Bendiran köyüne hakim bir tepede Türkiye'nin sıfır noktasında Akçakale'nin karşısında hakim bir tepenin üzerine kazılmış hendekler görülmüştü. TRT Haber drone'u ile çekilmişti bu görüntüler. TRT Haber drone'u bu uçuşu yaparken teröristlerin burada kazdıkları tünellerde, cephaneliklerde, mevzilerdeki faaliyetleri de görülüyor. Bu drone çekimi sırasında TRT Haber'in drone'una ateş açmışlardı.

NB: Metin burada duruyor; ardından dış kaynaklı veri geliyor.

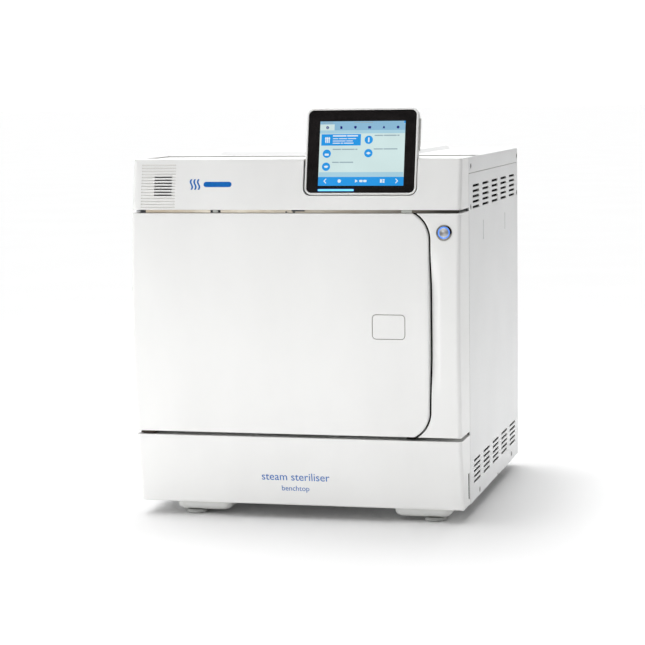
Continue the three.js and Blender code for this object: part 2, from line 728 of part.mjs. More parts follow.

Türkiye harekata başladığında Fırat'ın doğusuna doğru harekete geçtiğinde Türkiye topraklarını hedef alan taciz atışları yapılan bu noktaları hedef alacak. Türkiye'nin elinde bütün bunların görüntüleri var TRT Haber olarak biz de Kasım ayının ilk haftasında Akçakale bölgesine taciz atışları yapılan bu noktayı görüntülemiştik. Türkiye'nin elinde bu tünellerin, hendeklerin ayrıntılı görüntüleri var.
Operasyon sonrası bölgenin yaşanabilir hale getirilmesi
Terör örgütü gittiği yerlerde yaptığı tek şey tünel kazmak, hendek kazmak orayı askeri bir mevziye dönüştürmek. Bölge halkının çocuklarını ellerinden alıp silah altına almak bunları öne sürmek profesyonel kadroları yerine ki DEAŞ'a karşı bunu yapıyorlar.
Aradan geçen yıllarda ABD kendilerine silah tedarik ederken yaptıkları tek imar faaliyeti bu hendeklerin, tünellerin kazılması oldu. Bugün Rakka'da veya Ayn el Arap'da halk sefalet içerisinde. Altyapı eksikliği zirve noktasında ancak Türkiye'nin bir sene gibi kısa sürede Afrin'de ve Fırat Kalkanı bölgesinde Suriyelilerin oranın gerçek sahiplerinin dönüşü için yaptığı bayındırlık faaliyetleri bütün dünyanın gözü önünde gerçekleşti.